Exercise description
Start at the line that has "Write part 2" and stop at the line that has "made.default_value = value". Print those lines and all lines between them exactly, and nothing more.

##############################

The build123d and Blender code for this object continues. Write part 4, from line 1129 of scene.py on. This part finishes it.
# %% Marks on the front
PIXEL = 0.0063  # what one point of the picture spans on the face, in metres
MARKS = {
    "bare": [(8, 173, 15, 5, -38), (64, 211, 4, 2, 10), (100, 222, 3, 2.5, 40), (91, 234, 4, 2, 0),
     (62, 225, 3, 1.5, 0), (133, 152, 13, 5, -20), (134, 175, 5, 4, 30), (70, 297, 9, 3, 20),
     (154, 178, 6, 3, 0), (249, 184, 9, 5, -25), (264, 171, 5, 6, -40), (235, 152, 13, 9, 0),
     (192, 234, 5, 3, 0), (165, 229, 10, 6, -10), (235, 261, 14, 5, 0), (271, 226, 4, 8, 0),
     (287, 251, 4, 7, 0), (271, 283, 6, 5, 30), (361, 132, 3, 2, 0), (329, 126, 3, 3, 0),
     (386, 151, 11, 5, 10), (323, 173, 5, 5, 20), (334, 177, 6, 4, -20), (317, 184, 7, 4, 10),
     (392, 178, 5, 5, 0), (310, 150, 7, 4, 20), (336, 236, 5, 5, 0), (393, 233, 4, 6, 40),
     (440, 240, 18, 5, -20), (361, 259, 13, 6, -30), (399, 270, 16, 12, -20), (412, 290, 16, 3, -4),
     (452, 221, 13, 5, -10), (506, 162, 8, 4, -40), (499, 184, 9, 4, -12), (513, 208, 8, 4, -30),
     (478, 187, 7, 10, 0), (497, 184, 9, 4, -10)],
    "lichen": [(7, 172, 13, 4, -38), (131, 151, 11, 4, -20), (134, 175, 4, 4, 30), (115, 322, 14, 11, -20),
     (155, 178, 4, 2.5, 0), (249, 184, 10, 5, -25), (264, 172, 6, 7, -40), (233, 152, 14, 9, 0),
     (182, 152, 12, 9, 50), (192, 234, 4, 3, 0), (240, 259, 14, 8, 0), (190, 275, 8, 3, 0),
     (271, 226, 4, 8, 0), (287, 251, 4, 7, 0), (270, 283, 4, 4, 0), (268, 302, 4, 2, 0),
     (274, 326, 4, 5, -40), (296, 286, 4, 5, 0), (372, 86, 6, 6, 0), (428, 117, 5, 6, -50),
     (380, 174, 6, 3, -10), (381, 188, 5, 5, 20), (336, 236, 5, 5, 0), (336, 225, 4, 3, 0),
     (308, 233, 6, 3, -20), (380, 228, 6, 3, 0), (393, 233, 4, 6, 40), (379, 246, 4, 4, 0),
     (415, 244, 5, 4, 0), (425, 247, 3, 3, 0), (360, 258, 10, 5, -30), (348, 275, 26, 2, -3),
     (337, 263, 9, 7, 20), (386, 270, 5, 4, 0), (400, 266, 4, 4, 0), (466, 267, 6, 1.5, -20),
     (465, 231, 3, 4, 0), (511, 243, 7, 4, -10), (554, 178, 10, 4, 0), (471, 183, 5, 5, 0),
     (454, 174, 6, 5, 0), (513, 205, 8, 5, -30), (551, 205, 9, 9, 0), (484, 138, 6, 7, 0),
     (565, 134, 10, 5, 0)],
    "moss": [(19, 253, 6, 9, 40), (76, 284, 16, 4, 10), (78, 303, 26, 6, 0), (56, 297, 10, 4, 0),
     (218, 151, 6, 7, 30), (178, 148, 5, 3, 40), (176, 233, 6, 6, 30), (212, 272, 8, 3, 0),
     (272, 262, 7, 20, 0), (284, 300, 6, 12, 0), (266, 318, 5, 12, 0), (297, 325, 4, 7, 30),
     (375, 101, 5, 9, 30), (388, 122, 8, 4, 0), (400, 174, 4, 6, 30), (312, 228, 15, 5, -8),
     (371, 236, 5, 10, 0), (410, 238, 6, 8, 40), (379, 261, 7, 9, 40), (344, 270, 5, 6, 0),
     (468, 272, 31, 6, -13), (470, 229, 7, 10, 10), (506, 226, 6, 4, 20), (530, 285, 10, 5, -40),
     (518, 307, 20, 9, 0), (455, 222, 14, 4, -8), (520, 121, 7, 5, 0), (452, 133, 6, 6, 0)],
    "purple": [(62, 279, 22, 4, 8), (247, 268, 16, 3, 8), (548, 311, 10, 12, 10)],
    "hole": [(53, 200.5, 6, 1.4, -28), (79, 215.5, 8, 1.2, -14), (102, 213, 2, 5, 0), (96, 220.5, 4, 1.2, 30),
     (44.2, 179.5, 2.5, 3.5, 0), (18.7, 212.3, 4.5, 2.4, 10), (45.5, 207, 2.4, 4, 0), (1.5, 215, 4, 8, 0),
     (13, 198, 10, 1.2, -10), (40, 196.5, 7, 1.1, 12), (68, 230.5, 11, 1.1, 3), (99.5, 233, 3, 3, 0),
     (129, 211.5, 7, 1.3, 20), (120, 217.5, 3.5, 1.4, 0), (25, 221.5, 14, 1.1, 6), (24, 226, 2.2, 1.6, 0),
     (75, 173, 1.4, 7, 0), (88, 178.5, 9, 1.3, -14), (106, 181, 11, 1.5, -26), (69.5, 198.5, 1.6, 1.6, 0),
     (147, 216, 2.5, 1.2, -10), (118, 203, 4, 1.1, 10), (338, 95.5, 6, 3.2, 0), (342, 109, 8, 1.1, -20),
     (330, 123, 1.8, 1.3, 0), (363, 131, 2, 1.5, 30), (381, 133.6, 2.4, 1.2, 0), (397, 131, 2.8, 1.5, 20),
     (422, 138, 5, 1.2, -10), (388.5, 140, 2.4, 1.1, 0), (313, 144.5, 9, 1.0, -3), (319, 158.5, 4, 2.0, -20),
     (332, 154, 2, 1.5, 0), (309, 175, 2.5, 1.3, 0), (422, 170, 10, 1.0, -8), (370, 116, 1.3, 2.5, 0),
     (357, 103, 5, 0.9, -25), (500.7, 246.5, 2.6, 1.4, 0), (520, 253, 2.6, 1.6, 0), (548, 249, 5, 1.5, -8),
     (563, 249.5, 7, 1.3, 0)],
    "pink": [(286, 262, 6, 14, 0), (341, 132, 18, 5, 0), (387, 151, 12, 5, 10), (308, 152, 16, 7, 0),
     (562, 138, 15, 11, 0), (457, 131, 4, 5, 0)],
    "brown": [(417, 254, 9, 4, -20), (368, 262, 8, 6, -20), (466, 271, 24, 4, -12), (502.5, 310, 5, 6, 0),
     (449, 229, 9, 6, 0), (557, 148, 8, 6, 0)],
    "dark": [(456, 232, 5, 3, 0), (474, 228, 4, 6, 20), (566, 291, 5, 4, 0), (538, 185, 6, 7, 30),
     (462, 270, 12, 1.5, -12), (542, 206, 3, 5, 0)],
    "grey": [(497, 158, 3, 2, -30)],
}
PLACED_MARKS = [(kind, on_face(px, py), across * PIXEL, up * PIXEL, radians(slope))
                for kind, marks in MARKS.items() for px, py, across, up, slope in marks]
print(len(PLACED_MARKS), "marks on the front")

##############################

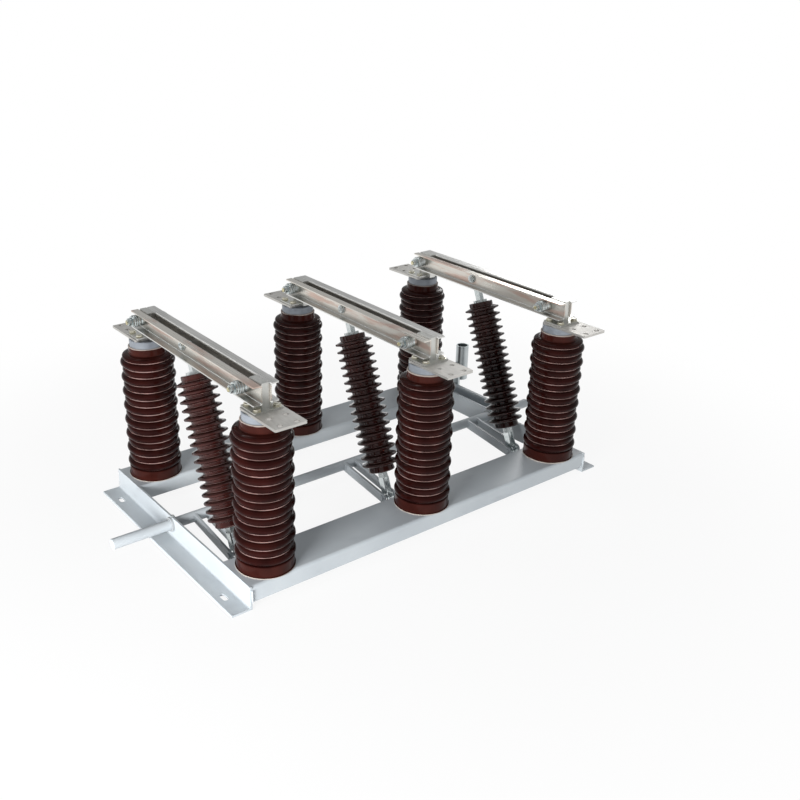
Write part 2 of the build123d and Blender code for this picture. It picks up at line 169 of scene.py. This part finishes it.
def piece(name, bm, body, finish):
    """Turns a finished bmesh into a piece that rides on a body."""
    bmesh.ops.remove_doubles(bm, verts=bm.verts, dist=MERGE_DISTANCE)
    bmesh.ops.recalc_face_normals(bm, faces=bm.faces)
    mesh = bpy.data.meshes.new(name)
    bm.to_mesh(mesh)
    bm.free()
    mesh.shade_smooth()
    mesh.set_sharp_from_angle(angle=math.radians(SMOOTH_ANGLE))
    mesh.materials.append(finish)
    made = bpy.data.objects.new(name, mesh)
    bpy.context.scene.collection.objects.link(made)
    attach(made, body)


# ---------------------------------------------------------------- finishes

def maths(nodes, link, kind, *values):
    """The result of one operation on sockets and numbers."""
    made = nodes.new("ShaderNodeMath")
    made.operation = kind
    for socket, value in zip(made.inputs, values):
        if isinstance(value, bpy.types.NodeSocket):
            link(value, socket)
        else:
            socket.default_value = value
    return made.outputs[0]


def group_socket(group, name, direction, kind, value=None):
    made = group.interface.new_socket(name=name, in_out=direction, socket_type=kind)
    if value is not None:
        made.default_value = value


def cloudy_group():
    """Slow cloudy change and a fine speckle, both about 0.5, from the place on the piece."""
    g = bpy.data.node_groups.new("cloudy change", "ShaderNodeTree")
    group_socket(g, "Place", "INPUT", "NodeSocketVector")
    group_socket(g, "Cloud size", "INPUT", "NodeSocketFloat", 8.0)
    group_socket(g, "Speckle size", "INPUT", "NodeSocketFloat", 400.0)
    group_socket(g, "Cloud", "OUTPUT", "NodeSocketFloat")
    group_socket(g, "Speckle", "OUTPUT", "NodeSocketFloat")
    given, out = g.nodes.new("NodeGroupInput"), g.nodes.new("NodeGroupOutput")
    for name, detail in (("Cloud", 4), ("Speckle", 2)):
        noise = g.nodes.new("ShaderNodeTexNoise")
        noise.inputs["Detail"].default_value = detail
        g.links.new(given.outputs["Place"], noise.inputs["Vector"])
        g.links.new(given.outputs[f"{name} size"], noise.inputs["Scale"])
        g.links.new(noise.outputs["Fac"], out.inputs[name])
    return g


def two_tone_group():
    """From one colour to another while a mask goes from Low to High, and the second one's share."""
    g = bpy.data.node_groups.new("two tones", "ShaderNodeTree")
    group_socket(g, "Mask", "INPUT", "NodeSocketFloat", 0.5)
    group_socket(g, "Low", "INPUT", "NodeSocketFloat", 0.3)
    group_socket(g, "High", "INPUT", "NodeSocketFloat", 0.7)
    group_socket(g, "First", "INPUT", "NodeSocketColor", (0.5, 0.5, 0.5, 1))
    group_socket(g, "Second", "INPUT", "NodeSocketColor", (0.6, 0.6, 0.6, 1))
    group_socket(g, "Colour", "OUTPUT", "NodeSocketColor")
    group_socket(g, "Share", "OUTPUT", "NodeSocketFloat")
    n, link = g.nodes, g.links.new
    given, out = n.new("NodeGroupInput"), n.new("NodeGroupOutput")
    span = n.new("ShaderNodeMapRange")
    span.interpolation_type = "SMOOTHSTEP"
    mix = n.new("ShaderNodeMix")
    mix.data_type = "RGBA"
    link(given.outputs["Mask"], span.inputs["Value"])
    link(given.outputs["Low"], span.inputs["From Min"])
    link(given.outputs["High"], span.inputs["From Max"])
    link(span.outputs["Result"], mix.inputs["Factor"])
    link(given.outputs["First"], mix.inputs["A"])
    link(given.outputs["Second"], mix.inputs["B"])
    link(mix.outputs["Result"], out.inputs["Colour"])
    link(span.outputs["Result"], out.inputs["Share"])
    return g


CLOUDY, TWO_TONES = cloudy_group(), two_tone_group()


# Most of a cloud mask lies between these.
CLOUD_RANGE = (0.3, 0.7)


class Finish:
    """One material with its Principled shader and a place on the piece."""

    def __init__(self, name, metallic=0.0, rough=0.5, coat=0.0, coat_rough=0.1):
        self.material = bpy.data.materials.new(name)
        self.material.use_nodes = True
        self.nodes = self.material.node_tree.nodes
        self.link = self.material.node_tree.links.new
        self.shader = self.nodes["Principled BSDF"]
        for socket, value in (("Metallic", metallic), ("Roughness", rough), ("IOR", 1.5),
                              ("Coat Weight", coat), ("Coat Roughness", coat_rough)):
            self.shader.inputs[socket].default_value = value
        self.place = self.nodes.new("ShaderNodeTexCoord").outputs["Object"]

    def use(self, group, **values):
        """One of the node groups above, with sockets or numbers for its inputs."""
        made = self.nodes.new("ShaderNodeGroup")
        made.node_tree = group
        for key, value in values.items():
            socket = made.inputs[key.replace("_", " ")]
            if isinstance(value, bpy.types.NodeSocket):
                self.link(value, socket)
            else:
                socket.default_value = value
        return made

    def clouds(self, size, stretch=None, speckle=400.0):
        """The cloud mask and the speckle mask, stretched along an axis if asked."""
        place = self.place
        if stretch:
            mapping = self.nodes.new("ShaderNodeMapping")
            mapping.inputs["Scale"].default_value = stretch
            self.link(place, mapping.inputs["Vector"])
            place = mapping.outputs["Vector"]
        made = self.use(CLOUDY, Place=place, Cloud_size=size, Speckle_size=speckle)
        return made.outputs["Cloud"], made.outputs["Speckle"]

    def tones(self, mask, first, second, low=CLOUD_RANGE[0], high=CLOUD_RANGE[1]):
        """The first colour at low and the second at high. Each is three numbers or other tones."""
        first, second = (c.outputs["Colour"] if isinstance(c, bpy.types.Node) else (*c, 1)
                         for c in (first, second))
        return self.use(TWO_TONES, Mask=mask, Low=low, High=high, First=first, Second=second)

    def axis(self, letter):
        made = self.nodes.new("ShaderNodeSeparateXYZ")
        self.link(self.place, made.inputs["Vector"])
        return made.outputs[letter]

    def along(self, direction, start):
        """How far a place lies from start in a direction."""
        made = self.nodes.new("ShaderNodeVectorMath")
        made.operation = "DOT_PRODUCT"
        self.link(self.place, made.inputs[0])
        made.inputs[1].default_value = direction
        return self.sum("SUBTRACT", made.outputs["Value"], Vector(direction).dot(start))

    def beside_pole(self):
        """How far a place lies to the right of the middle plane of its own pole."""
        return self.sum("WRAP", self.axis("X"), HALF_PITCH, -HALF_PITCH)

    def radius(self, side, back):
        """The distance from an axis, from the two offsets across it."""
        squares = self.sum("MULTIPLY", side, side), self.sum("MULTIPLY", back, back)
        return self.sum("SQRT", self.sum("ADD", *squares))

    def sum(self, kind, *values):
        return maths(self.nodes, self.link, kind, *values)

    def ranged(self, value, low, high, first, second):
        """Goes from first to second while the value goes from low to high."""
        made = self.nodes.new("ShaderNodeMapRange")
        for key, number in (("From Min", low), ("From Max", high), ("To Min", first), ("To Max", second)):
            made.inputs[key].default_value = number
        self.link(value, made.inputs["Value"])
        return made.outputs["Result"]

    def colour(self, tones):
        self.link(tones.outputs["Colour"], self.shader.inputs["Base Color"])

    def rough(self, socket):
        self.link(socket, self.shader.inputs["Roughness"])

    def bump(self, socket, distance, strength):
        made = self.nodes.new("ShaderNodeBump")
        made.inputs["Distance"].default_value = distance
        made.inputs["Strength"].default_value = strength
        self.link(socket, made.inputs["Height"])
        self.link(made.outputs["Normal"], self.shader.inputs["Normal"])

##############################

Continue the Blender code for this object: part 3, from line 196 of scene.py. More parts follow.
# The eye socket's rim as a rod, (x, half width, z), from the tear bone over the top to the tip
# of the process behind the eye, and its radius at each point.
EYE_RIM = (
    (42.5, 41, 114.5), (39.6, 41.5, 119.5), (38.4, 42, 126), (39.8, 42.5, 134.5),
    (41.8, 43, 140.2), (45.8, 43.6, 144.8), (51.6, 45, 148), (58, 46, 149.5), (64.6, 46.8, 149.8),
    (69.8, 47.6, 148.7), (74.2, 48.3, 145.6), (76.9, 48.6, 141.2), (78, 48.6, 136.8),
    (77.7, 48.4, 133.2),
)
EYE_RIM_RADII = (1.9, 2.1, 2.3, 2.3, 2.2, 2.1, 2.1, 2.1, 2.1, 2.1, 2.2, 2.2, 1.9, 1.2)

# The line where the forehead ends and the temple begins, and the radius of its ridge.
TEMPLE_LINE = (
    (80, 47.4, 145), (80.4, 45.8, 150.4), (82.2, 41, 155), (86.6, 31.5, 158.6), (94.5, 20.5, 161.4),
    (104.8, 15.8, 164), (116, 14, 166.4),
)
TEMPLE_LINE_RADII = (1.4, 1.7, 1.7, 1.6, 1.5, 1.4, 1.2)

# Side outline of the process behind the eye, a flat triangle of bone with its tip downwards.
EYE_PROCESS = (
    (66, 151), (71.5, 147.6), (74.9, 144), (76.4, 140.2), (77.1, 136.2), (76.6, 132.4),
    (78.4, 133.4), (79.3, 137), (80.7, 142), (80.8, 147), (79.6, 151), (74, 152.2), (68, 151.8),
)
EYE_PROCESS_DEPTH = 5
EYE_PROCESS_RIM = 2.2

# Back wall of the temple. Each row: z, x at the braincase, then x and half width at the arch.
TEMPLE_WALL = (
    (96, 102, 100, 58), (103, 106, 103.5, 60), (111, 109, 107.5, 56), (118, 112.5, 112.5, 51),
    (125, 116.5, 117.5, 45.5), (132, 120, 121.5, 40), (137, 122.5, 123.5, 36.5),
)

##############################

Result for this task
Write part 2 of the build123d and Blender code for this picture. It picks up at line 169 of scene.py. This part finishes it.
def piece(name, bm, body, finish):
    """Turns a finished bmesh into a piece that rides on a body."""
    bmesh.ops.remove_doubles(bm, verts=bm.verts, dist=MERGE_DISTANCE)
    bmesh.ops.recalc_face_normals(bm, faces=bm.faces)
    mesh = bpy.data.meshes.new(name)
    bm.to_mesh(mesh)
    bm.free()
    mesh.shade_smooth()
    mesh.set_sharp_from_angle(angle=math.radians(SMOOTH_ANGLE))
    mesh.materials.append(finish)
    made = bpy.data.objects.new(name, mesh)
    bpy.context.scene.collection.objects.link(made)
    attach(made, body)


# ---------------------------------------------------------------- finishes

def maths(nodes, link, kind, *values):
    """The result of one operation on sockets and numbers."""
    made = nodes.new("ShaderNodeMath")
    made.operation = kind
    for socket, value in zip(made.inputs, values):
        if isinstance(value, bpy.types.NodeSocket):
            link(value, socket)
        else:
            socket.default_value = value
    return made.outputs[0]


def group_socket(group, name, direction, kind, value=None):
    made = group.interface.new_socket(name=name, in_out=direction, socket_type=kind)
    if value is not None:
        made.default_value = value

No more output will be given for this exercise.